The 2016 election, from so many angles, was an insult to intellectualism. The pervasive use of fake news often in the form of conspiracy theories, energized hate rallies, of which the iconic “lock her up” chant cannot be forgotten, and overall low informational participation ignored so many standards of proper reasoning. In an episode of “The Messy Truth,” Van Jones interviewed a family who trusted Trump simply because he acknowledged the working class (he did not have to provide any plans to help them). George Saunders of The New Yorker, in an extensive trip interviewing Trump supporters, found distrust in Trump supporters of immigrants because they felt their jobs were being taken, with no actual figures. Other accounts are similar, and if it cannot be said that these people were overly emotional, it can at least be conceded that they were under-reasoned.
But, I wondered, even without reason, were their votes legitimate?
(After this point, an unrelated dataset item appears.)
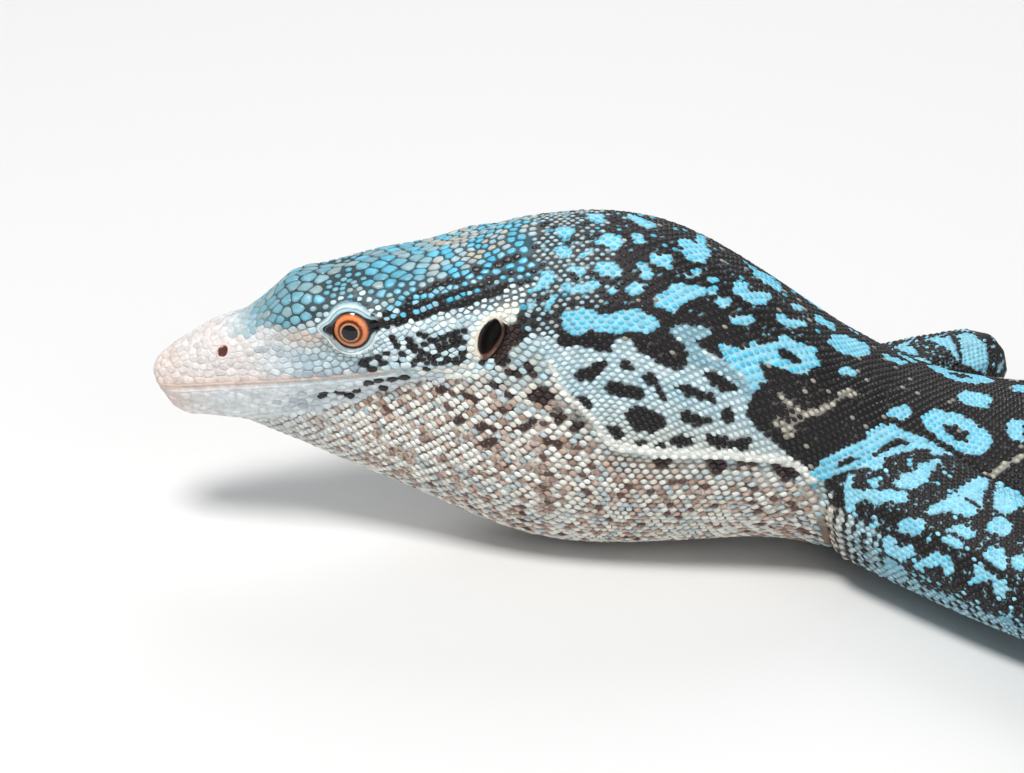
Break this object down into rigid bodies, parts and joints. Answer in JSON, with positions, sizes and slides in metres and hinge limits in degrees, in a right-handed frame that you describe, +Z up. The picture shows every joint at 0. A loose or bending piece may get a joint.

Humans, after all, are not purely creatures of reason, and emotion is our language for interpersonal being: how we present ourselves to others, how we perceive them, and how we elect the president to represent us. These are legitimate things legitimately decided with emotion. And, without any emotion, they would be impossible to decide with only pure reason. With only numbers, there is no meaning; add the sensing of color and sparkles in some, and a decision can be preferred. The corollary that emotion is the only thing we truly prefer, whether it be happiness or something else, is argued by many philosophers. I think it is truly hard to argue that emotion has no place in our reasoning, so it should be represented at least somewhat. In fact, since hardly a decision can be made without emotion, it should be fully represented in decision-making. Yet still, the looming knowledge of the election results remains. How could we have made such a wrong decision, if we accurately presented our emotions, and emotions are all that are to be valued? The key is in “accurately.” A test presented by John Stuart Mill to find our true desires is to have full and accurate information of them, and choose those which we would not sacrifice. Kant suggests the empirical faculty of judgment to determine we are doing what we believe we are doing. Simply put, emotions were not truly the evils of the election. It was rather poor information and reasoning that put us so off base.
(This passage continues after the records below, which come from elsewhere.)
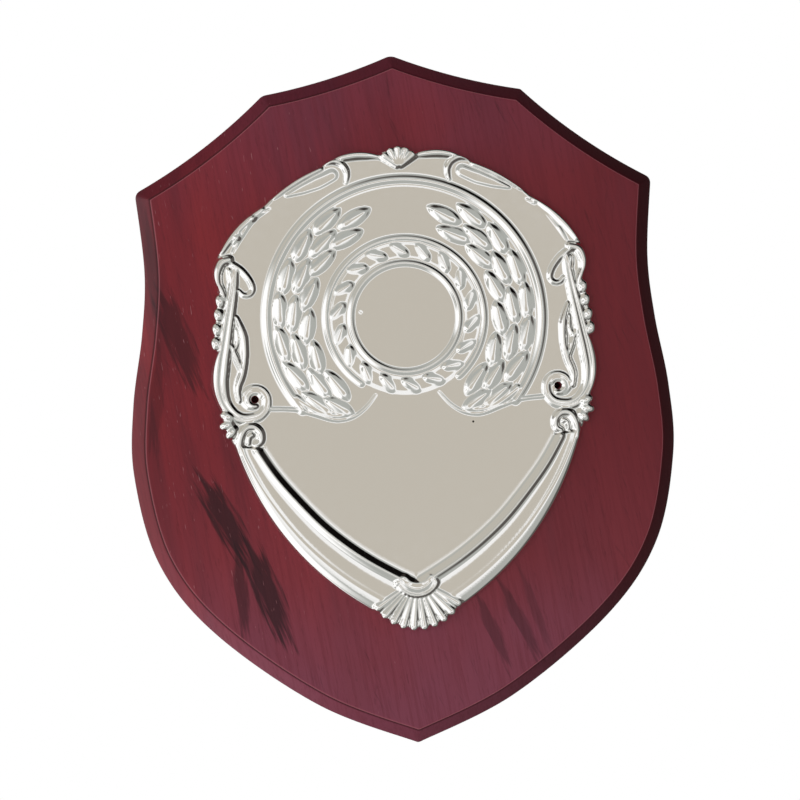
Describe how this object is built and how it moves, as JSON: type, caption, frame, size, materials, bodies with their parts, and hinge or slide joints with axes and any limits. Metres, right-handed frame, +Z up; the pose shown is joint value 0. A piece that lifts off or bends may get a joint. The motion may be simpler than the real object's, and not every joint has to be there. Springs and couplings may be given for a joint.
{
  "type": "wooden heraldic shield plaque",
  "caption": "Shield-shaped wall plaque: a stained wooden board with a bevelled edge carries a pressed silver metal front with rings, a laurel wreath, scrolls, shells and a blank label field",
  "frame": {"origin": "on the flat back of the board, at the middle of its height and width", "axes": "+Z up the plaque, +Y out of its back into the wall, the front looks along -Y, +X to the right of someone facing the front"},
  "size_m": [0.1268, 0.0144, 0.1601],
  "materials": {
    "stained_wood": "satin lacquer over rosewood stain",
    "silver_metal": "polished silver-coloured pressed sheet"
  },
  "bodies": {
    "root": {"shield_board": "stained_wood", "pressed_metal_front": "silver_metal"}
  },
  "joints": []
}
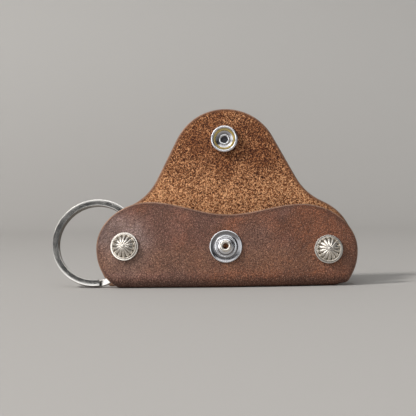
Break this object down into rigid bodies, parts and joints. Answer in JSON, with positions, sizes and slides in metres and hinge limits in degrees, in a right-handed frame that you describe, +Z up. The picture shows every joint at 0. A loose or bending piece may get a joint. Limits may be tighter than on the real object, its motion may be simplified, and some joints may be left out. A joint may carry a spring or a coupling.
{
  "type": "key case",
  "caption": "Folded leather key case with a bell-shaped snap flap, sunburst concho posts at both ends and a split ring on one post.",
  "frame": {"origin": "centre of the flat foot of the fold, on the surface that the case stands on", "axes": "+Z up, +X to the right along the fold as seen from the front, the front panel and its conchos face -Y"},
  "size_m": [0.1254, 0.0253, 0.0728],
  "materials": {
    "leather": "brown oiled cowhide, smooth grain outside and rough flesh inside",
    "nickel": "polished nickel plate",
    "brass": "bright spring wire",
    "polished_steel": "polished steel wire"
  },
  "bodies": {
    "case": {"case_hide": "leather", "left_concho": "nickel", "right_concho": "nickel", "left_post": "nickel", "right_post": "nickel", "left_back_screw": "nickel", "right_back_screw": "nickel", "snap_stud": "nickel", "stud_eyelet": "nickel"},
    "flap": {"flap_hide": "leather", "snap_socket": "nickel", "socket_spring": "brass", "snap_cap": "nickel"},
    "ring": {"split_ring": "polished_steel"}
  },
  "joints": [
    {"name": "flap_fold", "type": "hinge", "parent": "case", "child": "flap", "pos_m": [0.00019, 0.0012, 0.03846], "axis": [0.9999, 0.0015, 0.0108], "range_deg": [0, 180]},
    {"name": "ring_swing", "type": "hinge", "parent": "case", "child": "ring", "pos_m": [-0.04004, 0.00335, 0.01601], "axis": [0.1047, 0.9847, -0.1392], "range_deg": [0, 70]}
  ]
}
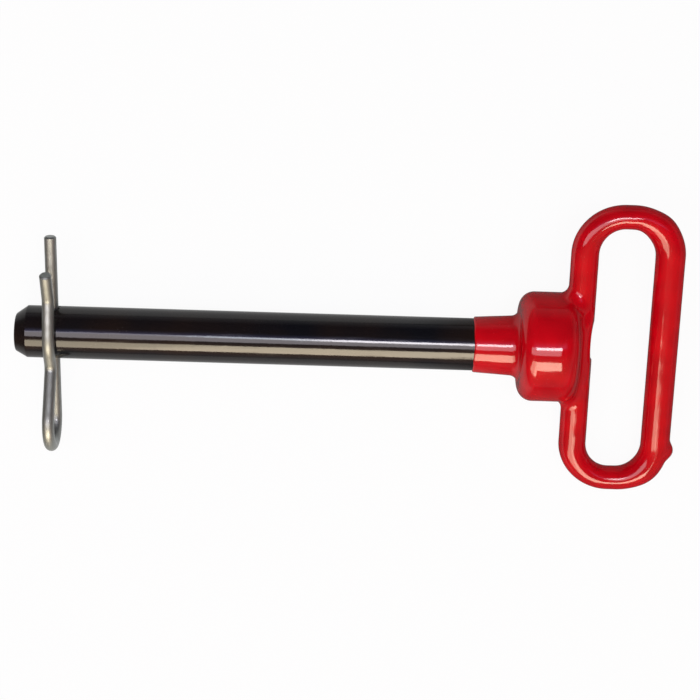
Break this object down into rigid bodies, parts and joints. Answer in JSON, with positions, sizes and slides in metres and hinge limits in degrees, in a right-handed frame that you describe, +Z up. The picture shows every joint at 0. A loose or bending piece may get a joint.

This is said, of course, with the assumption that people do not desire broken international relations, a worsened economy, and frankly, a moron in office. It may be said that even then, emotions were still mostly accurately represented, with emphasis on racial relations and the elevating of one over the other. I am optimistic enough, however, to believe this is not what was wanted either, for the most part. It is undeniable that the majority of Trump supporters hold prejudiced views, per polling results. It is not explained, however, why these views exist, and whether they are fundamentally contradictory to those of the left. Uncertainty reduction theory is due to be applied here, which says the key in forming relationships is in reducing uncertainty, and the reason for our dislike for one another is because of uncertainty about one another. This is reflected on in polls that show places more exposed to immigration are less weary of it. We are, then, left and right, not so divided on fundamental ethical principles. With the right exposure, we would react to similar things in similar ways. So then, in mind that we desire the same things, it was bad reason and deception that led a corpulent nutjob into office.
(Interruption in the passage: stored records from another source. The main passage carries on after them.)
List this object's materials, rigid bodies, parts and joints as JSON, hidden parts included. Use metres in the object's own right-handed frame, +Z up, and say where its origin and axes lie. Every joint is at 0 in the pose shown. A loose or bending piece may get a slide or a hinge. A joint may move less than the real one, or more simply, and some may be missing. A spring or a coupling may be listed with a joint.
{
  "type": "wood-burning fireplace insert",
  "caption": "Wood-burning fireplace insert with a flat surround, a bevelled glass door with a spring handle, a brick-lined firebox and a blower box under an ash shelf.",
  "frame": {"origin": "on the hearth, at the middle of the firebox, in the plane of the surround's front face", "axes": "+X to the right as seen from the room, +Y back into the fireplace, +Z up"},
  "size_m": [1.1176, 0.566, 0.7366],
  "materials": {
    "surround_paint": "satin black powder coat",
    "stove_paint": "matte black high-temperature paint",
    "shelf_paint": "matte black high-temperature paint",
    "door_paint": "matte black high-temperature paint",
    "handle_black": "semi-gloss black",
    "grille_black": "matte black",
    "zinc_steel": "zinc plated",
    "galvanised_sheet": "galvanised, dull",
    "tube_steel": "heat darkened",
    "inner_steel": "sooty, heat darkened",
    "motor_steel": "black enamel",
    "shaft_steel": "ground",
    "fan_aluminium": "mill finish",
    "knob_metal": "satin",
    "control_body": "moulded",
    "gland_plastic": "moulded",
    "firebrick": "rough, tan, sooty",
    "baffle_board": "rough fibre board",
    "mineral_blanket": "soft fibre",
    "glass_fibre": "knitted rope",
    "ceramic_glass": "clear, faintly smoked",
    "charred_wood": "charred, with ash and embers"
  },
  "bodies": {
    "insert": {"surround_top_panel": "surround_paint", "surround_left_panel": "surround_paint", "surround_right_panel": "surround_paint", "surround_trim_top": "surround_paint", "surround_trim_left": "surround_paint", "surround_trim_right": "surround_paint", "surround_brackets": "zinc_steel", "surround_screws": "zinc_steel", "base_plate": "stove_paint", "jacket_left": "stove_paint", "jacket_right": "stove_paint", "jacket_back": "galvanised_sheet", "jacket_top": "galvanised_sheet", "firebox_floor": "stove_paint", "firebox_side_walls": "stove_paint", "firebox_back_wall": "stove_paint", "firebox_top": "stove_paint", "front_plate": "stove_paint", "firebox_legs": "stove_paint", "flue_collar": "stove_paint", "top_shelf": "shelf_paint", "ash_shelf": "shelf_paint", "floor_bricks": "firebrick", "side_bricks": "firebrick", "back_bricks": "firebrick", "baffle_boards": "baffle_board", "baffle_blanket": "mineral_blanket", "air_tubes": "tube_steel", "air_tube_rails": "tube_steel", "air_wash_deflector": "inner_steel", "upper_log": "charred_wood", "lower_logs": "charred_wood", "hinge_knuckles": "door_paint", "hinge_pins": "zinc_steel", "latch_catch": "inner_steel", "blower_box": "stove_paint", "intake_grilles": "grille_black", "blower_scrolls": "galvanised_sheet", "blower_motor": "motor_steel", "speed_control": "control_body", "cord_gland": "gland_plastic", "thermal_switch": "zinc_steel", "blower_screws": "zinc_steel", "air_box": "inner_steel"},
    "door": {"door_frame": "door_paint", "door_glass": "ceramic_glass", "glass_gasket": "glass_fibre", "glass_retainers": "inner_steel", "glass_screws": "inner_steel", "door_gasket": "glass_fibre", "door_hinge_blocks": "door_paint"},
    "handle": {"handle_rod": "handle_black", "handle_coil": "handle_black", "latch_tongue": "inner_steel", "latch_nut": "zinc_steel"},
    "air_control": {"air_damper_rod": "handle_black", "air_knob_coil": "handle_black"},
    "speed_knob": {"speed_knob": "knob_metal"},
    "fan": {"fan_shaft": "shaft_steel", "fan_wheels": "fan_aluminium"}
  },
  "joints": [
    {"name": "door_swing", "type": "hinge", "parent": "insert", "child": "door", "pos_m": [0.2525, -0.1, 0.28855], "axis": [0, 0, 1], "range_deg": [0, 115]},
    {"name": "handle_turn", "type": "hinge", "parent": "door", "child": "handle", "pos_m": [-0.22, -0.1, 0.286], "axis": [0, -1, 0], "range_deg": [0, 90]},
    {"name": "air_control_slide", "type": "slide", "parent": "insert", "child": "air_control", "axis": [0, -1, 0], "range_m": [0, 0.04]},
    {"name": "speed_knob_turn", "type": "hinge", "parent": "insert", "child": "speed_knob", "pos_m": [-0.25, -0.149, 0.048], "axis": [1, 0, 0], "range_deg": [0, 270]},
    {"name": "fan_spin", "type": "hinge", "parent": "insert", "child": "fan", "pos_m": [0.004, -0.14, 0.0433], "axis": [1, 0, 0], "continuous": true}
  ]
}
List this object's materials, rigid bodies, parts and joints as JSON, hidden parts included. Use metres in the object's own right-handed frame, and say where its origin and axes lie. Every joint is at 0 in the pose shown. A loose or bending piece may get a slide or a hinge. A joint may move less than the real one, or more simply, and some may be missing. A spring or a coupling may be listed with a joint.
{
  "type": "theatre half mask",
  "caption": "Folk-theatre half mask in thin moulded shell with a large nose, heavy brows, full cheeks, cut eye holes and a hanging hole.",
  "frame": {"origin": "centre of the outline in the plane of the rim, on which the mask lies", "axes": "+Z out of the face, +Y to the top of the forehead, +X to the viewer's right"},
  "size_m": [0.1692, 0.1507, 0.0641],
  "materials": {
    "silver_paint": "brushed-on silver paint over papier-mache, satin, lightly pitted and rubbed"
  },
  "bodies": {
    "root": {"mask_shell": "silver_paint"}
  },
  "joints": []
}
It is reasonable to follow from this how best to proceed. Our system of voting, while giving base to our deserving emotions, does not do anything to filter it with reason. Can it? If the founding fathers’ wishes are to be practiced, then yes. A central feature of the electoral college is—or at least was supposed to be—to protect against a tyranny, or in other words, provide an intellectual shield against the uneducated masses. (A good case for it doing this, and even for being an emotional shield, is said by Harvard professor Lawrence Lessig.) This seems to not have been realized, and any idea for realizing it now is entirely separated in thought from the original intent of the Fathers. Theoretically, for a fair, representative government with the shield of the educated, voters must simply choose electors with the same emotional mindset, but also with the reason and knowledge to make sure that mindset is accurately recognized. I must admit, I don’t think this should be controversial, but to lay out the possible main criticisms, theorized by political philosopher David Estlund, 1) truth is not the goal in decision making, 2) no one knows more about government than others, and 3) being correct should not give one authority. With some practical premises, such as that electors are in fact neither virtuous nor educated, and rather chosen by voters strictly to vote one way, S.M. of The Economist also argues (directly against Lawrence Lessig) that we cannot expect electors to be a “safety valve.” Estlund does not even believe the reasons he lists, except for 3), and while S.M.’s logic is sound, it is irrelevant if we simply elect educated electors. And with Estlund’s argument for 3), it is mainly that we should not be inclined to choose electors merely because they are knowledgeable. With that, I agree. So as I proposed, why not choose electors who are knowledgeable and align with the emotional values of the voters? This avoids the premise of S.M., and qualifies reason 3) from Estlund.
Emotion in decision-making deserves full consideration. It must only be ensured, however, that the emotions are being correctly represented, and have not in fact been deceived to vote for something undesirable. Populations will be more content this way, because despite factions sometimes seeming warlike, the same fundamental principles are desired by all, and will likely further align with a shared, correct base of knowledge. Perhaps rule by the educated should be given a shot, but with the qualification that electors are not simply chosen for their knowledge, but also for their alignment in specific wants of the voting bloc. We must be sure to not again be deceived on such a massive scale, or for those not deceived, we should not have to experience deception on such a massive scale. Hopefully, with a restructuring of the electoral college, and most prominently we enact electors into power, we may better be suited to avoid a catastrophe on this scale.